Cette nécessité politique explique la politique économique de relance qui passe par des crédits renouvelés à l’ensemble de l’économie pour permettre à la fois les investissements et la hausse du pouvoir d’achat. Dans le même temps, l’économie chinoise prend sa place sur le marché mondial via sa monnaie, le renminbi (yuan) qui désormais flotte sur le marché des changes. La Banque Centrale chinoise soutient sa monnaie pour qu’elle ne baisse pas plus que les 2% décidés par le gouvernement. Les réserves de change sont conséquentes. Politiquement, le Parti Communiste Chinois prétend qu’il ne mène pas de guerre des monnaies. C’est le marché qui décide…
Désormais, selon toute vraisemblance, la Chine connaît une crise de surproduction classique. Suraccumulation du Capital d’abord.
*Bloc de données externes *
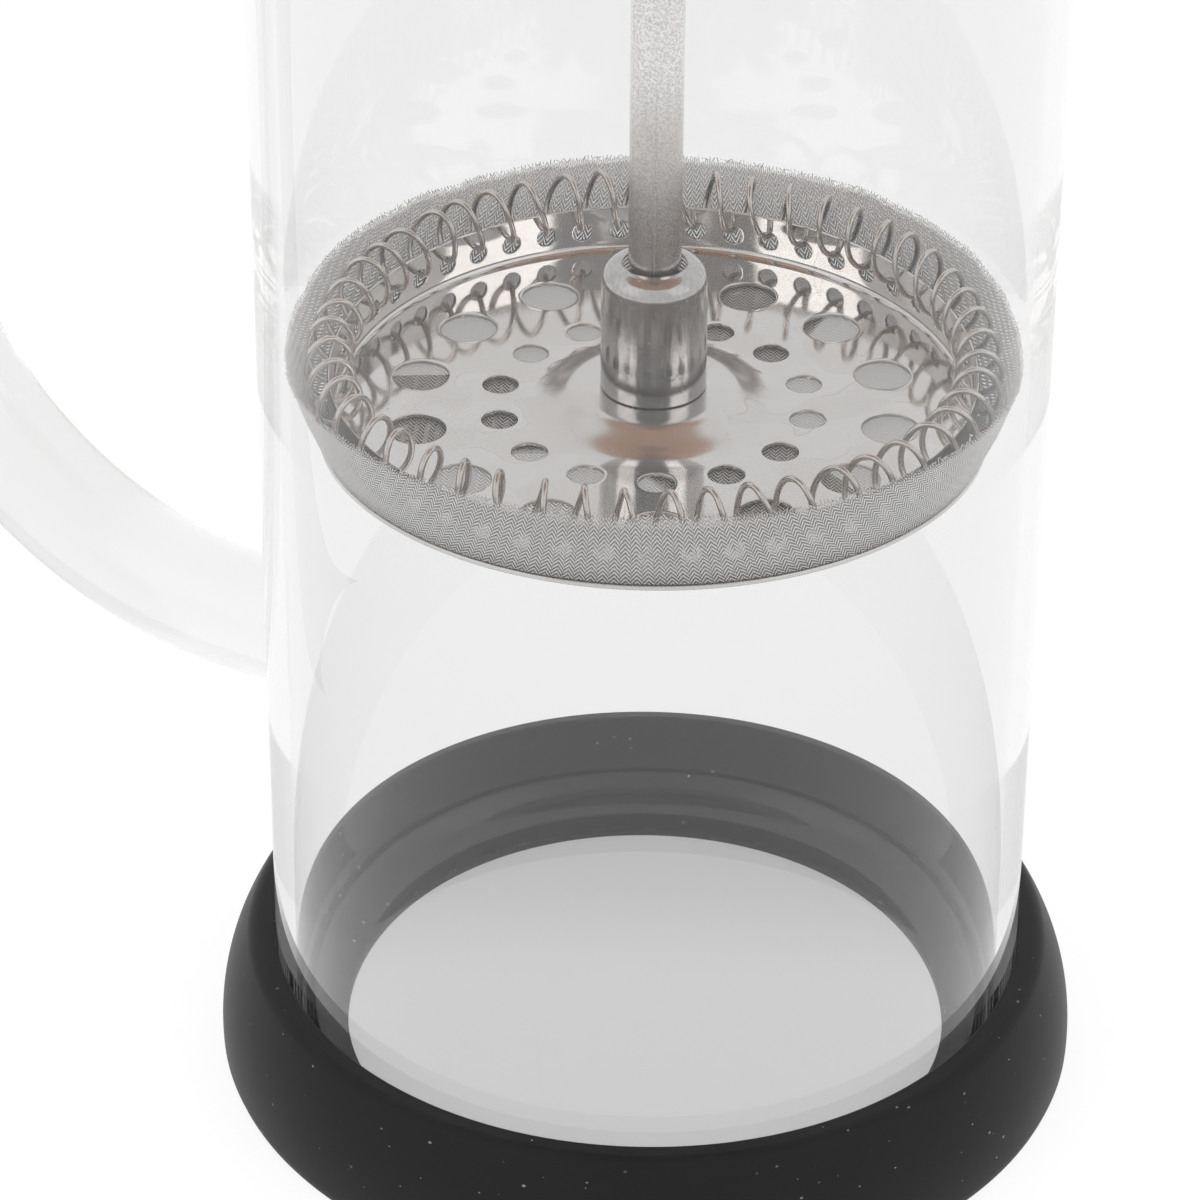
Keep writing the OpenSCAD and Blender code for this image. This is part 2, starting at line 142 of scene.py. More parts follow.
class FilterSettings(bpy.types.PropertyGroup):
    """Sizes of the pierced dish, the coil spring and the mesh cup."""
    sheet: length("Sheet", "Thickness of the polished dish", 0.4)
    wall_out_r: length("Wall radius", "Outer radius of the dish's wall", 37.1)
    wall_h: length("Wall height", "Height of the dish's wall above its face", 5.6)
    bend: length("Bend", "Radius where the face turns up into the wall", 0.8)
    boss_h: length("Raised centre height", "Height of the raised centre", 2.4)
    boss_r: length("Raised centre radius", "Radius where the raised flat turns down", 9.3)
    boss_foot_r: length("Raised centre foot", "Radius where its slope meets the face", 12.9)
    boss_bend: length("Raised centre bend", "Radius of the upper bend of that slope", 3)
    boss_run: length("Raised centre run-out", "Radius of the lower bend of that slope", 8)
    centre_hole_r: length("Centre hole", "Radius of the hole for the stud", 2.67)
    hole_count: count("Holes", "Number of large and of small holes", 14, 6, 24)
    large_ring_r: length("Large hole circle", "Radius of the circle of large holes", 27.4)
    large_hole_r: length("Large hole", "Radius of a large hole", 3.3)
    small_ring_r: length("Small hole circle", "Radius of the circle of small holes", 17.9)
    small_hole_r: length("Small hole", "Radius of a small hole", 2.05)
    parting_r: length("Parting", "Radius between the two circles of holes", 22.4)
    pierced_r: length("Pierced part", "Radius where the pierced part of the face ends", 32.4)
    turned: turn("Turned", "How far the filter is turned about the rod", 17.7)
    coil_turns: count("Coil turns", "Turns of the coil, each through its own hole", 50, 20, 80)
    wire_r: length("Wire radius", "Radius of the coil's wire", 0.35)
    pass_hole_r: length("Pass hole", "Radius of each hole in the wall", 1.2)
    pass_hole_h: length("Pass hole height", "Height of the holes in the wall above the face", 2.5)
    unevenness: number("Unevenness", "How much the coil's turns lean and differ", 1.0, 0, 3)
    mesh_t: length("Mesh thickness", "Thickness of the woven sheet", 0.05)
    mesh_bend: length("Mesh bend", "Radius where the mesh turns up from the cross plate", 0.5)
    knee_out: length("Knee", "How far the mesh has leaned out at its knee", 2.0)
    knee_h: length("Knee height", "Height of the knee above the dish's face", 4.6)
    knee_bend: length("Knee bend", "Radius of the mesh's bend at its knee", 3)
    eyelet_grip: length("Eyelet grip", "How far the eyelet reaches out over the mesh", 2.2)
    column_pitch: length("Weave column", "Width of one zigzag of the weave", 1.24)
    row_pitch: length("Weave row", "Distance between the weave's wires", 0.70)
    weave_turn: turn("Weave turn", "Direction of the weave's columns about the rod", -64)
    loose_ends: count("Loose ends", "Number of loose wire ends along the mesh's edge", 560)
    end_r: length("Loose end radius", "Radius of a loose wire end", 0.06)
    end_l: length("Loose end length", "Length of a loose wire end", 0.75)
    spokes: count("Spokes", "Number of spokes of the cross plate", 3, 2, 8)
    spoke_w: length("Spoke width", "Width of the cross plate's spokes", 17)
    window_r: length("Window radius", "Outer radius of the cross plate's windows", 33.5)
    core_r: length("Core radius", "Radius of the cross plate's solid centre", 11)
    cross_turned: turn("Cross turned", "How far the cross plate is turned about the rod", 93)


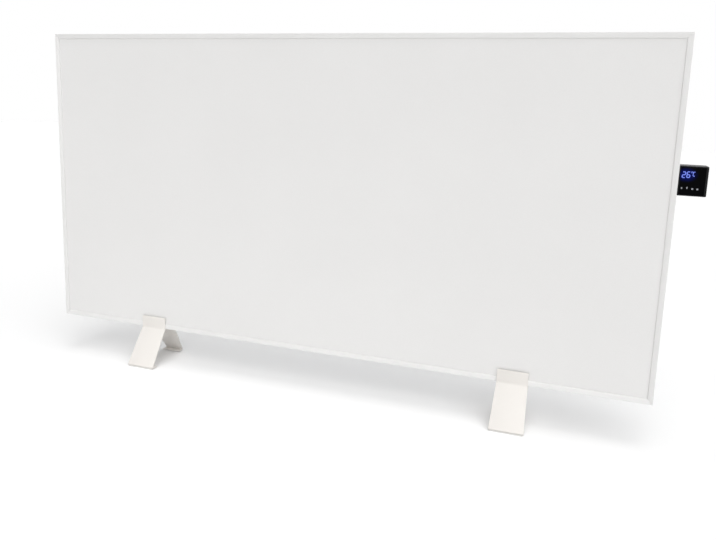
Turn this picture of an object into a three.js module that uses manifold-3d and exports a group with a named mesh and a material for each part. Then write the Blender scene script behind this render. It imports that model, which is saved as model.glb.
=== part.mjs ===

Les investissements ont été trop importants par rapport aux capacités de rentabilité du capital engagé qui provoque la possibilité de faillite des entreprises ou, pour le moins, une baisse du profit. Surproduction de marchandises ensuite. La production a trop augmenté par rapport aux capacités d’absorption du marché – qu’il soit intérieur ou extérieur. La récession et la déflation menacent.
La Chine pèse 15% de la richesse mondiale. La baisse brutale de sa croissance à un impact direct sur toutes les économies d’Asie du Sud Est, à commencer par la Corée du Sud et sur toutes celles des pays du continent africain qui avaient fait l’objet d’énormes investissements de la part des capitalistes chinois. Sans parler de la Russie, déjà en récession, qui comptait sur les revenus de son gaz vendu à la Chine ou des pays dits « émergents » comme le Brésil qui exportent vers la Chine.
Cette baisse a déjà des répercussions sur les marchés de matières premières, pétrole en tête. La surproduction est visible sur l’ensemble de ces marchés. Elle se trouve renforcée par la baisse de la croissance chinoise grand importateur de matières premières. La chute des prix, résultat de cette surproduction et de la spéculation à la baisse des opérateurs sur les marchés financiers se traduit par des possibilités de surendettement de tous les pays exportateurs de matières premières qui tablaient sur cette rente pour financer leur politique. Cette chute a des effets positifs, à court terme, pour les économies développées importatrices permettant de l’affichage d’une très faible croissance comme c’est le cas pour les pays de l’Union Européenne. La conséquence à moyen terme est en forme de catastrophe soit une très faible croissance mondiale avec le risque d’une récession mondiale synchronisée.
La chute de la Bourse de Shanghai provient de la nécessité de détruire des actifs, des actifs surévalués dans ce contexte de croissance plus faible que prévu. La crise financière se diffuse à la vitesse des réseaux sociaux. Pour avoir une idée de la profondeur de ce lundi noir, la Bourse de Londres a chuté de 14,72%, Paris de 13,81 et New York de 9,23% par rapport à leur pic respectif en 2015. La signification c’est la baisse des actifs côtés, soit des pertes sèches.
Ces chutes renforcent l’incertitude mondiale. Le lundi noir du 24 août qui a touché les Bourses du monde entier s’est traduit par un mini-krach. La baisse a été aussi profonde que celle d’août 2011 qui avait vu l’ouverture du deuxième acte de la crise financière. La Bourse de Paris n’est pas encore revenue à son niveau d’avant le 24 août. Plus encore, le monde capitaliste retombe dans une nouvelle crise financière.
Les prévisions du FMI de la croissance mondiale viennent d’être revues à la baisse. Ce sera moins que les 3% prévus précédemment. La crise financière elle-même, suivant le scénario même de la crise d’août 2007, approfondira la récession.
Les politiques économiques ne sont pas à la hauteur. Continuer dans la voie des politiques d’austérité est une imbécillité. Comme pour les crises précédentes – dont personne parmi les gouvernants ne tire le bilan – baisser le marché final ne peut qu’approfondir la récession ouvrant la porte à une énorme dépression.
Les « turbulences » – pour employer un mot que la presse financière aime bien – sont devant nous. Les « yo-yo » des marchés financiers s’orientent vers de nouvelles baisses plus importantes que celles d’aujourd’hui. Ce n’est que le début de ce nouveau soubresaut d’un monde en train de basculer et qui ne sait pas répondre à la crise systémique actuelle qui est à la fois financière, économique mais aussi écologique, culturelle et politique.